▶ Goal of the exercise:
Everything in the listing should be restated word for word.

▶ Material:
**********

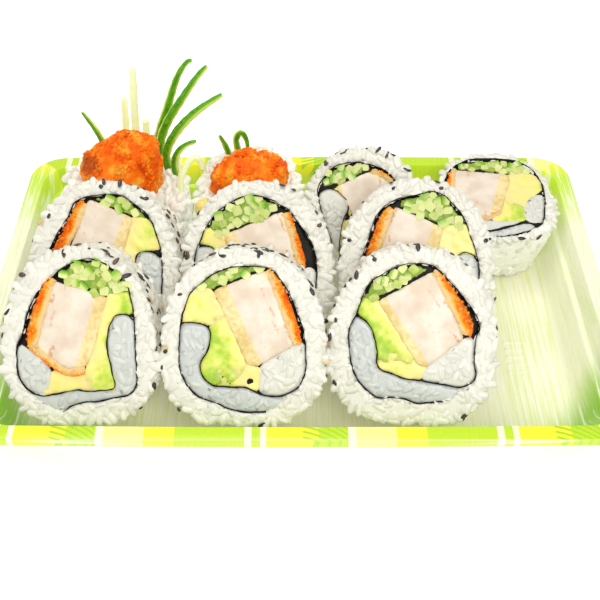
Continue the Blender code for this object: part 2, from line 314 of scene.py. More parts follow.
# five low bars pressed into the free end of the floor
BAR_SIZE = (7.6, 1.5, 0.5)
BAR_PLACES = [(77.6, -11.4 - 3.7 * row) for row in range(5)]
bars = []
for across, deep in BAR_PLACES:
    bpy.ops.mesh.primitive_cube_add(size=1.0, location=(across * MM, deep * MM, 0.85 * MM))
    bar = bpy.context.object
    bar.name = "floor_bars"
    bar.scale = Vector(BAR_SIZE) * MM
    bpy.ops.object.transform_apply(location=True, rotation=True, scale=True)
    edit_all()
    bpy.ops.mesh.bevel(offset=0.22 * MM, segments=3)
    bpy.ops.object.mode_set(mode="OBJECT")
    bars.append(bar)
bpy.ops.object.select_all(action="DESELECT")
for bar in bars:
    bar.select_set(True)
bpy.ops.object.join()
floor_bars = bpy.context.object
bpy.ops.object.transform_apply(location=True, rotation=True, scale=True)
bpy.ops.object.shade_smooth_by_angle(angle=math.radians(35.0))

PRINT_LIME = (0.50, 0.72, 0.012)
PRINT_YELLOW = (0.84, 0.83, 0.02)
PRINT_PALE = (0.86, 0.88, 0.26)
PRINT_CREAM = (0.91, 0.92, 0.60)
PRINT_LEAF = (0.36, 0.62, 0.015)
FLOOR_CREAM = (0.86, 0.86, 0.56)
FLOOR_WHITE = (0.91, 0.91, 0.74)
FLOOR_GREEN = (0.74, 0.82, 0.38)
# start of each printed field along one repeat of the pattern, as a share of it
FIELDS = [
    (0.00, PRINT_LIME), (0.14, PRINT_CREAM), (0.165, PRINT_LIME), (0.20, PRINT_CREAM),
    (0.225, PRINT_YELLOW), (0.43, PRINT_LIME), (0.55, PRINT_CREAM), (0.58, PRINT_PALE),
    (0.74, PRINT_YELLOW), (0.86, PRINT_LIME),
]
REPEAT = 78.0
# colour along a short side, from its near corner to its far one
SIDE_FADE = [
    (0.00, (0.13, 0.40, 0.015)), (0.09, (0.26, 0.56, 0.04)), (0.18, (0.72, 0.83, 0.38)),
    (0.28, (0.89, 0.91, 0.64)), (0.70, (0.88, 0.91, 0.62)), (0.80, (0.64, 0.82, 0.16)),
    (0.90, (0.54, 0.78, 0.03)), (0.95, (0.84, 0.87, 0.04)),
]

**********

▶ Task solution:
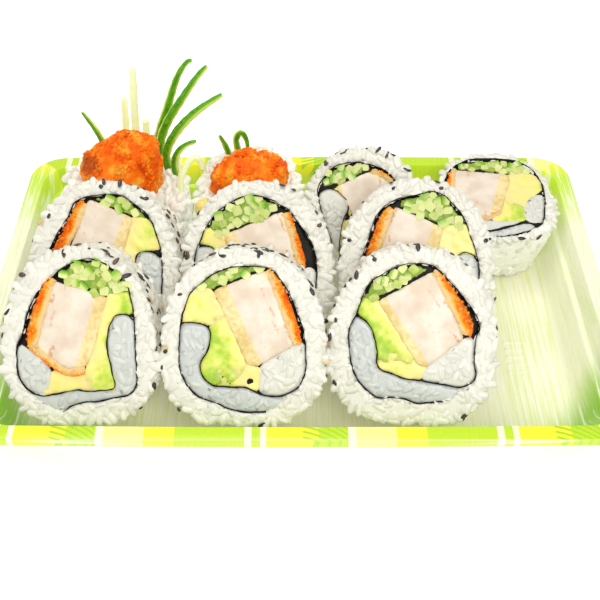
Continue the Blender code for this object: part 2, from line 314 of scene.py. More parts follow.
# five low bars pressed into the free end of the floor
BAR_SIZE = (7.6, 1.5, 0.5)
BAR_PLACES = [(77.6, -11.4 - 3.7 * row) for row in range(5)]
bars = []
for across, deep in BAR_PLACES:
    bpy.ops.mesh.primitive_cube_add(size=1.0, location=(across * MM, deep * MM, 0.85 * MM))
    bar = bpy.context.object
    bar.name = "floor_bars"
    bar.scale = Vector(BAR_SIZE) * MM
    bpy.ops.object.transform_apply(location=True, rotation=True, scale=True)
    edit_all()
    bpy.ops.mesh.bevel(offset=0.22 * MM, segments=3)
    bpy.ops.object.mode_set(mode="OBJECT")
    bars.append(bar)
bpy.ops.object.select_all(action="DESELECT")
for bar in bars:
    bar.select_set(True)
bpy.ops.object.join()
floor_bars = bpy.context.object
bpy.ops.object.transform_apply(location=True, rotation=True, scale=True)
bpy.ops.object.shade_smooth_by_angle(angle=math.radians(35.0))

PRINT_LIME = (0.50, 0.72, 0.012)
PRINT_YELLOW = (0.84, 0.83, 0.02)
PRINT_PALE = (0.86, 0.88, 0.26)
PRINT_CREAM = (0.91, 0.92, 0.60)
PRINT_LEAF = (0.36, 0.62, 0.015)
FLOOR_CREAM = (0.86, 0.86, 0.56)
FLOOR_WHITE = (0.91, 0.91, 0.74)
FLOOR_GREEN = (0.74, 0.82, 0.38)
# start of each printed field along one repeat of the pattern, as a share of it
FIELDS = [
    (0.00, PRINT_LIME), (0.14, PRINT_CREAM), (0.165, PRINT_LIME), (0.20, PRINT_CREAM),
    (0.225, PRINT_YELLOW), (0.43, PRINT_LIME), (0.55, PRINT_CREAM), (0.58, PRINT_PALE),
    (0.74, PRINT_YELLOW), (0.86, PRINT_LIME),
]
REPEAT = 78.0
# colour along a short side, from its near corner to its far one
SIDE_FADE = [
    (0.00, (0.13, 0.40, 0.015)), (0.09, (0.26, 0.56, 0.04)), (0.18, (0.72, 0.83, 0.38)),
    (0.28, (0.89, 0.91, 0.64)), (0.70, (0.88, 0.91, 0.62)), (0.80, (0.64, 0.82, 0.16)),
    (0.90, (0.54, 0.78, 0.03)), (0.95, (0.84, 0.87, 0.04)),
]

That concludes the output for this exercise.